Ironically, the ascension of Mitsotakis to the helm of ND appears to pose less of a threat to Potami’s singularity than had he not been elected. A beaten Mitsotakis, perhaps joined by other officials from ND’s liberal faction, would have been more tempted to form a center-right, liberal party.

“Mitsotakis's victory in the leadership race essentially traps liberalism within the walls of New Democracy and, in such conditions, it may lose its impact as it is unlikely to be more dominant than conservatism,” Konstantinidis said.

Relevance

For their part, the country’s smaller liberal parties will have to decide whether they will go it alone or merge with one of their bigger albeit adulterated relatives.

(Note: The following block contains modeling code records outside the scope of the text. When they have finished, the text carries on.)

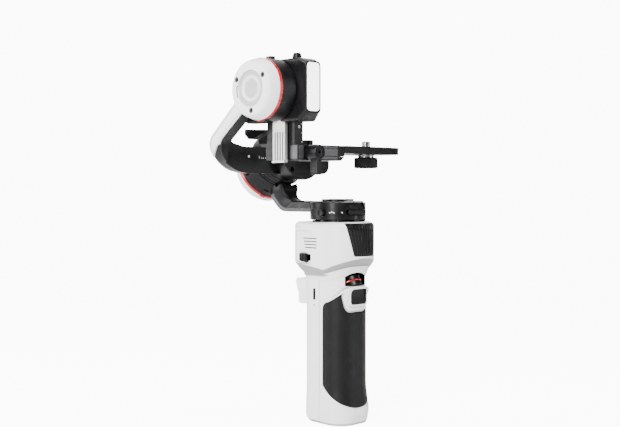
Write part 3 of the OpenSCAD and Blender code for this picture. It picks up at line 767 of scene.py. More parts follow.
def grille_row(v, columns=150, ribs=11):
    """One row of the grille's waves, at a share v of its height."""
    half = 9.6 + 5.1 * v
    height = smoothstep(v, 0.0, 0.06) * (1 - smoothstep(v, 0.8, 0.9))
    row = []
    for i in range(columns + 1):
        s = -1 + 2 * i / columns
        x = half * s
        wave = abs(math.sin(math.pi * ribs / 2 * s)) ** 0.7
        edge = smoothstep(1 - abs(s), 0.0, 0.05)
        sunk = 0.75 - 0.75 * wave * height * edge - 0.25 * (v > 0.9)
        row.append((x, NOSE_Y - math.sqrt(NOSE_R ** 2 - x ** 2) + sunk, 118.9 + 22.3 * v))
    return row


def vent_grille():
    """Ribbed black grille wrapped round the head's front, with a row of slots under its top edge."""
    rings = []
    for v in spread(0, 1, 26):
        row = grille_row(v)
        rings.append(row + [(x * 0.9, y + 2.4, z) for x, y, z in reversed(row)])
    outline = rounded((-0.5, 0.5), (-1.25, 1.25), 0.45, 4)
    slots = [moved(extrusion(outline, "y", -NOSE_R - 2, -NOSE_R + 1), y=NOSE_Y, z=139.2, turn=7 * i)
             for i in range(-4, 5)]
    piece("vent_grille", loft(rings), BLACK, "handle", "vent_grille", edge=0, cuts_with_painted_shade=slots)


def power_switch():
    """Sliding switch with upright ridges; its knob lies on the shell, its stem goes through the slot."""
    outline = rounded_polygon([(9.2, 113.6), (17, 114.8), (17, 120.2), (10.2, 120.2)], 0.8)
    grooves = [block((-23, -21.75), (10.2 + 1.6 * i, 10.9 + 1.6 * i), (112, 122)) for i in range(4)]
    stem = block((-20.9, -18.2), (10.3, 16.8), (115.2, 119.3))
    piece("power_switch", extrusion(outline, "x", -22.2, -20.62), BLACK, "power_key", "power_switch",
          edge=0.25, cuts=grooves, add=(stem,))


def display():
    bezel = extrusion(rounded((-14.9, 14.9), (119.1, 137.9), 2.2), "y", 21, 25.7)
    piece("display_bezel", bezel, SATIN, "handle", "display_panel", edge=0.4)
    window = extrusion(rounded((-13, 13), (121, 136), 1), "y", 25, 25.95)
    piece("display_window", window, GLASS, "handle", edge=0.2)


# ---------- pan motor and arm ----------

def round_z(turn, radius):
    """Frame at a place round the Z axis, its +X pointing out."""
    return Matrix.Rotation(math.radians(turn), 4, "Z") @ Matrix.Translation((radius, 0, 0))


def pan_feet():
    """Foot plate of the pan motor, with small tabs that show under the ring."""
    tabs = []
    for turn in (-130, -50, -90, 20, 90, 160):
        tab = extrusion(rounded((15, 19.2), (-2.5, 2.5), 0.6, 3), "z", 142.5, 143.8)
        tabs.append(moved(tab, turn=turn))
        tabs.append(moved(disc(0.8, 142.5, 143.9, steps=20), matrix=round_z(turn, 18.9)))
    ring = turned([(5, 142.4), (16.2, 142.4), (16.2, 143.8), (5, 143.8)])
    piece("pan_foot", merged([ring] + tabs), SATIN, "handle", "pan_stator", edge=0.15)


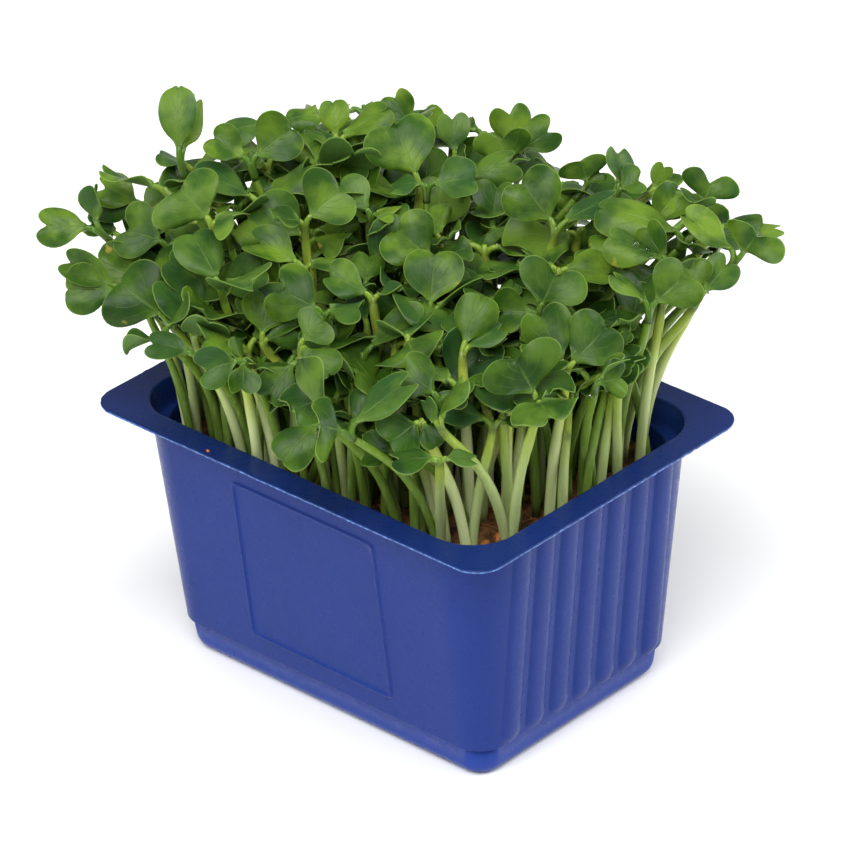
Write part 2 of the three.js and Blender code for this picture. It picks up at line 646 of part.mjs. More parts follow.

Cooperating with one of the mainstream parties could prove self-destructive in the long term as future voters would be tempted to side with the stronger partner in a coalition.
 
Before making up their mind, they would be advised to first answer a more existential question: How relevant is a full-fledged liberal party in a political environment dominated by populism and under an electoral law that punishes small parties?

“Sure, there are issues where liberals could gain issue ownership like the separation between Church and state, the scrapping of permanent jobs in the public sector, or the protection of individual rights,” Rori said.

“But we may have to accept that these issues are not salient enough in the mind of the average voter.”